In the records below, pick out all lines containing the word "this".

▼▼▼

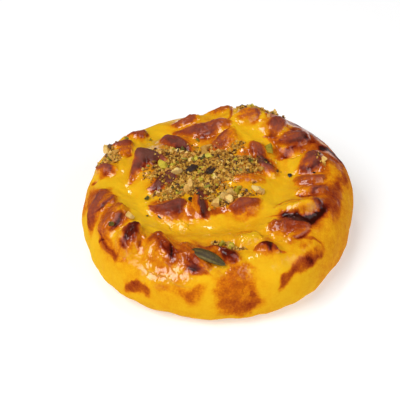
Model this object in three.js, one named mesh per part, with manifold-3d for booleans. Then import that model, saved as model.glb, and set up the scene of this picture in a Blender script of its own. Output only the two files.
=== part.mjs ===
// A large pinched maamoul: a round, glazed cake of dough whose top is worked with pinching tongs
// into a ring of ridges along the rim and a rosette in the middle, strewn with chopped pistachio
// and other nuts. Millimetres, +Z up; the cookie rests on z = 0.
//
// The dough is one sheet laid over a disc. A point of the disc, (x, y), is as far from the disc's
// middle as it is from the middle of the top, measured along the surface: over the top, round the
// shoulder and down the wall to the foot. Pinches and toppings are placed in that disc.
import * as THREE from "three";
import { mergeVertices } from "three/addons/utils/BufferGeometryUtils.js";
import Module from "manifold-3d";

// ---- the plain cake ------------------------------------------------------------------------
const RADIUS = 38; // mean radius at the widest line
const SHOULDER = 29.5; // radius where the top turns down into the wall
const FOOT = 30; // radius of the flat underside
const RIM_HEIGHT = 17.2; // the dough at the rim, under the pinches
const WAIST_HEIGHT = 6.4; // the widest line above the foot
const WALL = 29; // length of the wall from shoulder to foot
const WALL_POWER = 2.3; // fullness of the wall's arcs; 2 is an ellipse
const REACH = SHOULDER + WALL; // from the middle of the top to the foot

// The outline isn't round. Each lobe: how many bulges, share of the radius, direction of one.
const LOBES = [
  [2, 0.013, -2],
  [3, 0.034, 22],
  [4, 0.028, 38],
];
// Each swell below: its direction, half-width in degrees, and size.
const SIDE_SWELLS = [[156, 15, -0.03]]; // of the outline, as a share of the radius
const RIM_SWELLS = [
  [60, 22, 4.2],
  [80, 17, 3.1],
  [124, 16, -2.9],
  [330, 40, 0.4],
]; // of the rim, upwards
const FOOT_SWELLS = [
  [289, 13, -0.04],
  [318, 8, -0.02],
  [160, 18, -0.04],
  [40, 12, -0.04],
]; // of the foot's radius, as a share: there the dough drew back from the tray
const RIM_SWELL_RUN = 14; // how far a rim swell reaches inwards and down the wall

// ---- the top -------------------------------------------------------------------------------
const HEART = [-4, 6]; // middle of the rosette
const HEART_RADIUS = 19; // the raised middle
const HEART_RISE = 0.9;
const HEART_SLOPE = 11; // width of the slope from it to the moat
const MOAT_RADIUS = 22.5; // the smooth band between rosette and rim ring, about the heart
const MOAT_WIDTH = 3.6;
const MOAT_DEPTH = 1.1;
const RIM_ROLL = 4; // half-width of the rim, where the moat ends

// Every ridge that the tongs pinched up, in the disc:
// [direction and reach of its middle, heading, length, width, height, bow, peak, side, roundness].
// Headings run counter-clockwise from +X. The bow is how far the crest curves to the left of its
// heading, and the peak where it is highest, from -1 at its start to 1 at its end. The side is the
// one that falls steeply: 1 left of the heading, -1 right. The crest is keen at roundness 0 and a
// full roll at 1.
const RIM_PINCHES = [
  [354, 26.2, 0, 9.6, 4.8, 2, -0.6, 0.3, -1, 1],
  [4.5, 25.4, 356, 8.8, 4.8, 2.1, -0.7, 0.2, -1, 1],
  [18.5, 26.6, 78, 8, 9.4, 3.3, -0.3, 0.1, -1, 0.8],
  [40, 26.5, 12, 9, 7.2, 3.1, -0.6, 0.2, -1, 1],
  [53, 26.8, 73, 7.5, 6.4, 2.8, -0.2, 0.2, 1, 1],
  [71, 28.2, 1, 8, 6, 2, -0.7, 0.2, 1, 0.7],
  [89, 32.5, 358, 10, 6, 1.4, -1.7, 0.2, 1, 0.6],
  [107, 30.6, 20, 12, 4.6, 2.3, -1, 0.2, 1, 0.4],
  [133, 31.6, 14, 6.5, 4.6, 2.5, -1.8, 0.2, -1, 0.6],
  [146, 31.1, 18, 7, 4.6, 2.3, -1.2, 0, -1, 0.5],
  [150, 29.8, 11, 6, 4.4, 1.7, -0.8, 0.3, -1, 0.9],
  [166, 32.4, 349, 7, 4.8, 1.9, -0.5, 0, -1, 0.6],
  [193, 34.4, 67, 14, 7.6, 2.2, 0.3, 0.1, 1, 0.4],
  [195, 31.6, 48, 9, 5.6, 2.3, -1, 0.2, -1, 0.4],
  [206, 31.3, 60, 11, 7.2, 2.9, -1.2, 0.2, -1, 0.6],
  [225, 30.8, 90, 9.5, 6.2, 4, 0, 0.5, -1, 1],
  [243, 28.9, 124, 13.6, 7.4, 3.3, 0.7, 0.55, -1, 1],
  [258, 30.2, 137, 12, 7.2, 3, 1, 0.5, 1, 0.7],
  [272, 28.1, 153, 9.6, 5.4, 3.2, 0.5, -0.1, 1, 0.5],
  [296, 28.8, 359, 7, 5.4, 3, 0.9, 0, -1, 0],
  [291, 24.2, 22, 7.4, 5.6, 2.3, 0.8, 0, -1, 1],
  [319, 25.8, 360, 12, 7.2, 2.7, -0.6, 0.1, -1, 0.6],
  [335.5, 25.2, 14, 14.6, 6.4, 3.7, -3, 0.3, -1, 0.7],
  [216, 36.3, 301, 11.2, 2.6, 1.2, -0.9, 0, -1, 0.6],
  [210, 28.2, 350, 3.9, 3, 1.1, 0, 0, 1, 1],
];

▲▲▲
▼▼▼

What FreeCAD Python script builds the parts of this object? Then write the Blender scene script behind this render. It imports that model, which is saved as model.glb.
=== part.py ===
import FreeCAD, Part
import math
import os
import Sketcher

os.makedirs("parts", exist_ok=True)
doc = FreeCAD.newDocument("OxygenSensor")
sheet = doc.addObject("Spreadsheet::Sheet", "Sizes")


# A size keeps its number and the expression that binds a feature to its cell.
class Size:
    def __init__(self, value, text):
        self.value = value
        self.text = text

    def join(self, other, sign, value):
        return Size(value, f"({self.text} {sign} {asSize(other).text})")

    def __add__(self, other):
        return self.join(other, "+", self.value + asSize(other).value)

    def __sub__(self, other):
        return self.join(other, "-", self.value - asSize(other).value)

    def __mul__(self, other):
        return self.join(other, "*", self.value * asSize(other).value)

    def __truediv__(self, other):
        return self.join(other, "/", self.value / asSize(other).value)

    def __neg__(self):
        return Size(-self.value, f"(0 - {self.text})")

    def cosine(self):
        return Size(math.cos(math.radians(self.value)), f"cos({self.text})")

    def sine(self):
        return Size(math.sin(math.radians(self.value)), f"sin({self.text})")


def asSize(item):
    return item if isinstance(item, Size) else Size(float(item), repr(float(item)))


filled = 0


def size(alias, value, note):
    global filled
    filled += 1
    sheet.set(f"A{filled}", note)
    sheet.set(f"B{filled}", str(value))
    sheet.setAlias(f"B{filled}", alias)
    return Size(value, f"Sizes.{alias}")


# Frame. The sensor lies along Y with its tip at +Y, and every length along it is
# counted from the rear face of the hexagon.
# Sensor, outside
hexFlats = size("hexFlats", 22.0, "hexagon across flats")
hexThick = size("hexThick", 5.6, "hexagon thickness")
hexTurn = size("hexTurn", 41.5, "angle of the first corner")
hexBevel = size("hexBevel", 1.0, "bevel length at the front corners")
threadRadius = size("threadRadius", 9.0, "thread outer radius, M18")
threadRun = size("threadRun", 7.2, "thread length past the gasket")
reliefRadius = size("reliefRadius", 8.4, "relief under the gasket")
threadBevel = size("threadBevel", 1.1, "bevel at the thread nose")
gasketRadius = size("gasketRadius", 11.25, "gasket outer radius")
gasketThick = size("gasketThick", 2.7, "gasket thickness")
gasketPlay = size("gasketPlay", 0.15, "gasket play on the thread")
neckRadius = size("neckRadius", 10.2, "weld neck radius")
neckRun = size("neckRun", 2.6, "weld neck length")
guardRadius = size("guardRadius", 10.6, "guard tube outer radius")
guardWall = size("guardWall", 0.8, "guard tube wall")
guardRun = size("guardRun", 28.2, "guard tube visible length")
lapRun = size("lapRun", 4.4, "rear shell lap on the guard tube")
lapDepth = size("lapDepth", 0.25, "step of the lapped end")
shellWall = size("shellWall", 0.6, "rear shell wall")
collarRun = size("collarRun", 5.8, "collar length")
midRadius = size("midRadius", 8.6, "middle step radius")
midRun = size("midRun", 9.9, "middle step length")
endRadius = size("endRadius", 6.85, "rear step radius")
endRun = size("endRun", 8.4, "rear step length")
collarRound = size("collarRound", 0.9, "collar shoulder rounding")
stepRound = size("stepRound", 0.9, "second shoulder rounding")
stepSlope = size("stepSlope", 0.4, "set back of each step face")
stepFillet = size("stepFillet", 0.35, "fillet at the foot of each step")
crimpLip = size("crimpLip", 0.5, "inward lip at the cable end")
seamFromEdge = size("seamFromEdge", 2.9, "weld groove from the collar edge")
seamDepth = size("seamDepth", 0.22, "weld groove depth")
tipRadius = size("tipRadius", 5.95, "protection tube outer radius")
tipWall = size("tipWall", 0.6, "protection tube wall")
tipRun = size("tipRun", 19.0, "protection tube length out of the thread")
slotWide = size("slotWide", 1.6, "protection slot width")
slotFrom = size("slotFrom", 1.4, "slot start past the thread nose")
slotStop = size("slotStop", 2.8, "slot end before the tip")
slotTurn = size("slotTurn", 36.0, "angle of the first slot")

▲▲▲

Answer below ▸
Model this object in three.js, one named mesh per part, with manifold-3d for booleans. Then import that model, saved as model.glb, and set up the scene of this picture in a Blender script of its own. Output only the two files.
What FreeCAD Python script builds the parts of this object? Then write the Blender scene script behind this render. It imports that model, which is saved as model.glb.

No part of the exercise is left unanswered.